1927年1月、新し い防湿性セロファンを特許申請。その後3年間に渡り、デュポンは『サタデー・イブニング・ポスト』紙に広告キャンペーンを掲載。油紙の2倍の防湿性を有す る製品は、堂々と販売された。わずか2,3年前に門前払いになりかけた駆出しの化学者は、1929年、個人としてはデュポン史上最高額のボーナスを受け取った一人となる。採算の合うことを計算した上での研究リスクは、やるだけの価値があるということがチャーチによって証明されたのだ。
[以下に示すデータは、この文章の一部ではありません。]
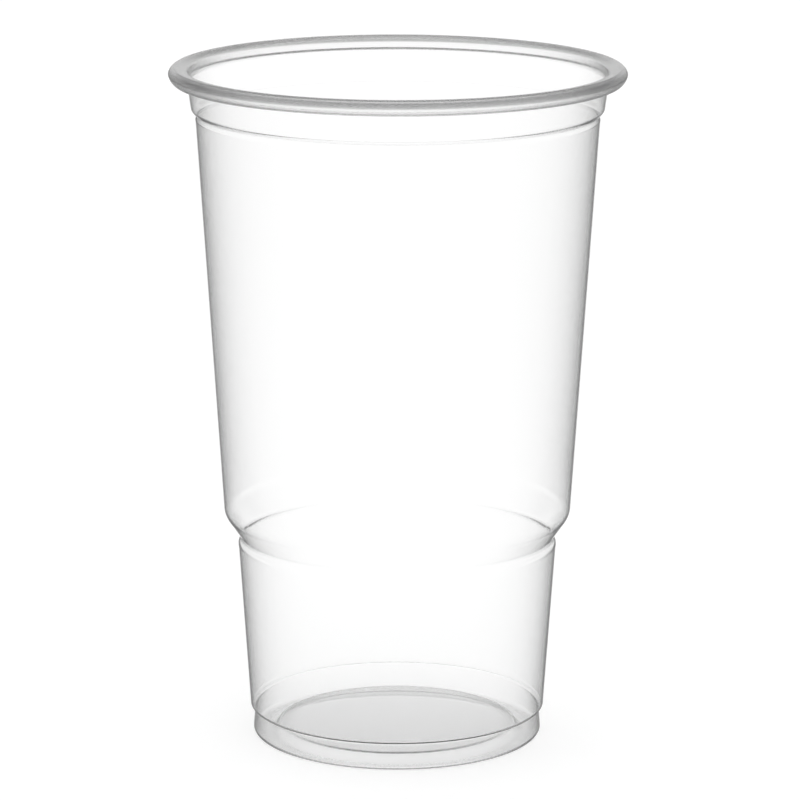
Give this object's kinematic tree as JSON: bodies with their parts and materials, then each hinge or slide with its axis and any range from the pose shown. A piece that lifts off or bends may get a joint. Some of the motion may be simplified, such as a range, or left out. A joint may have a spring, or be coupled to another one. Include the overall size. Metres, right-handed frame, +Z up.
{
  "type": "disposable cup",
  "caption": "Tall clear plastic tumbler with a rolled rim, a stacking shoulder, a stepped waist and a raised base panel, for cold drinks.",
  "frame": {"origin": "centre of the foot, on the table", "axes": "+Z up along the cup's axis, out of its mouth; the cup is round, so X and Y are any two sides"},
  "size_m": [0.095, 0.095, 0.1426],
  "materials": {
    "clear_plastic": "clear, smooth and glossy"
  },
  "bodies": {
    "root": {"cup": "clear_plastic"}
  },
  "joints": []
}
デュポン躍進の理由は、製品の多角化に上手く乗じたということはもちろんだが、もっと根本的な理由はデュポン製品の根幹となる化学構造の共通性にあった。 この事実を見据え、誰よりも巧みにまた声高に表現した者は、化学者のチャールズ・M・A・スタインをおいて他にいないだろう。スタインは化学事業部有機化学課にて染料研究に従事していた人物で、デュポンの数多くの製品における“化学の類似性”を独自の視点で提唱し、デュポンの各事業部を活気づけ、化学者らの功績を再評価した。1925年の冬、ウィルミントンで催された火薬事業部の晩餐会の席上で彼はこう述べた。「会社の利益を論理的に追求していくことは、 製品の基礎である化学物質の構造から新しい物質を探求することによってなされるのです」
スタインの考えは、1926年にイレネーの後を継いだラモットが社長に就任して間もなく、新時代を迎えたデュポン研究の精神となった。純粋な研究でも、かといって直ちに実用化を目指す研究でもなく、いつかどこかで花開くであろう研究。それをスタインは「基礎」研究と名付けた。こののち、化学構造上の新たな連結を見出すことと新製品の発見とはますます深い 相互関係を示していく。デュポンは、まもなく化学的発見の神秘の時代へと一層深く関わっていくことになるのである。